146 Sasanian gilt silver dish showing an enthroned king attended by a Cupid. 3rd/4th cent. AD. (London, British Museum)

147 Silver dish showing a woman crowning a man seated on a lion. 4th/5th cent. AD (?). (St Petersburg, Hermitage Museum. After Lukonin)

148 Sasanian gilt silver dish showing the Dioskouroi/Bellerophon. 3rd/4th cent. AD (?). (New York, Metropolitan Museum 63.152)

Sasanian seal engravings offer a very wide range of subjects, a few of which are classically inspired. On one [150] we see a Sasanian hero dealing with what looks very much like the Greek god Pan, ithyphallic and with animal extremities.479 Pan himself is not so treated in the west but his figure was widely used, including in Parthia, to personify any rustic demon.

149 Sasanian gilt silver flask showing a woman piping in a vineyard. 3rd cent. AD (?). (Washington, Freer Gallery)

In Sasanian architecture the remnants of classicism are more disguised but the Corinthian order is remembered in capitals of the same general shape, without the flowing leaves, but with a fine mix of classicizing florals in low relief [151].480 This is in fact a type also widespread in the eastern Byzantine Empire and later will be found from Córdoba in Spain to Faras in Nubia.481

150 Sasanian medallion with a ruler attacking a Pan-like figure. (Paris, Bibliothèque Nationale 1975.251.12)

151 Sasanian ‘Corinthian’ capital from Taq-I Bustan. 4th/5th cent. AD (?). (Photo, author)
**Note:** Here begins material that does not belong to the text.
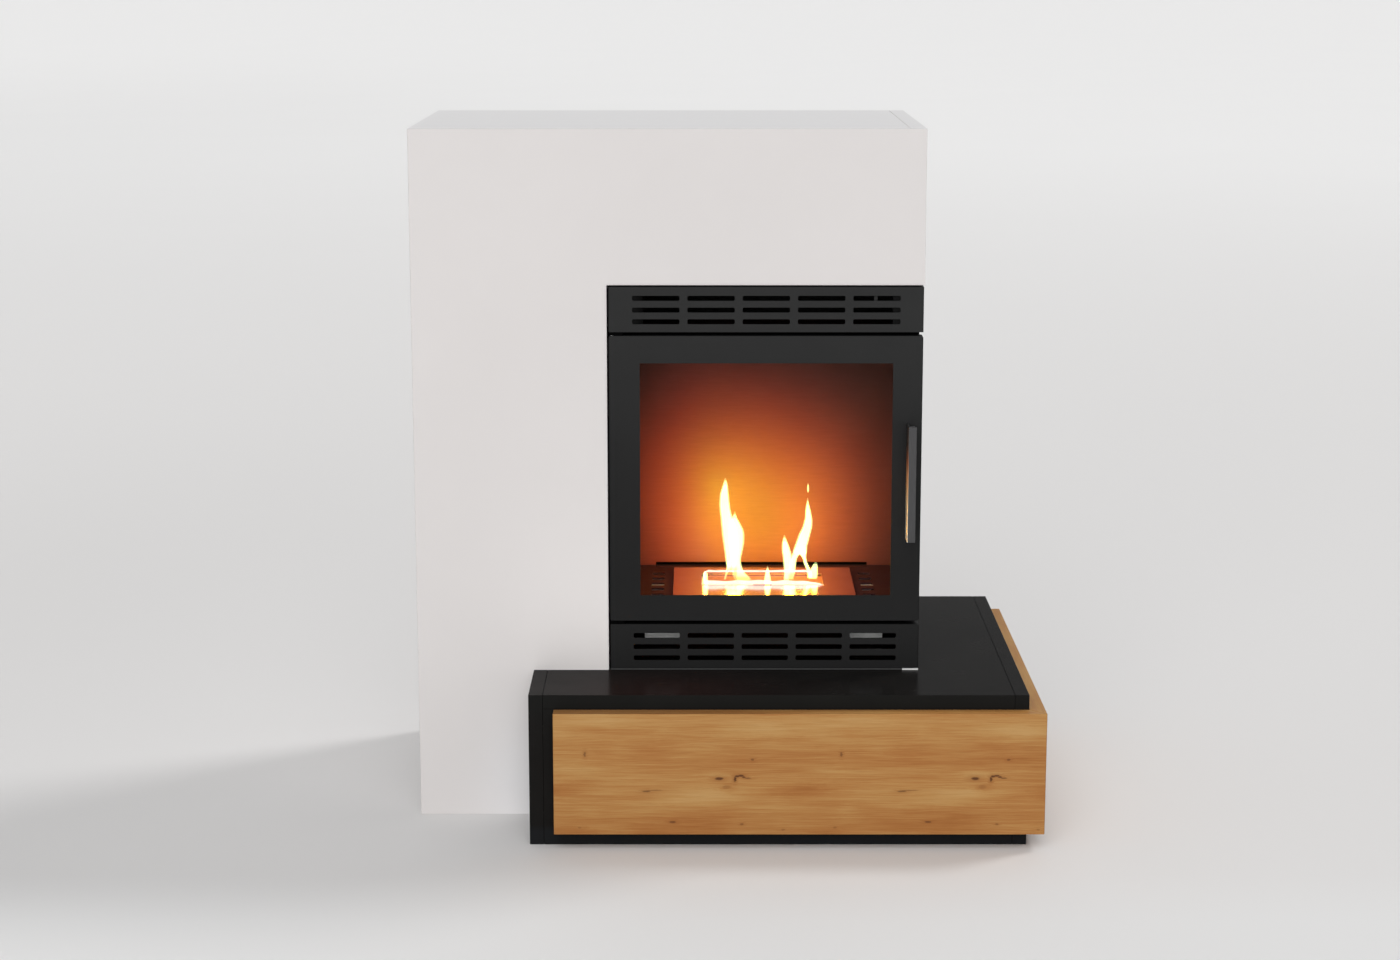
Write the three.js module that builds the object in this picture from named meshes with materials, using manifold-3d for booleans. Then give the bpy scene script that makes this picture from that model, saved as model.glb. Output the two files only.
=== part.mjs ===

More unusual and thought-provoking is the possibility that Sasanian art contributed to the western iconography of episodes in the ‘Alexander Romance’, a colourful account of Alexander’s further exploration of the world in an animal-powered flying machine. There are Sasanian representations of the raising of the Moon God, and of rulers on thrones that seem about to take off, lifted by winged monsters, as in ill. 146.482 The subject was one which was current in much later Persian art.

The Sasanians, although generally successful against the Romans, met their match in the Emperor Heraclius, who, in the early 7th century, drove their armies deep back into Persia. But very soon after, both his, that is the Eastern Roman Empire, and the Sasanian Empire, fell to the advance of Islam.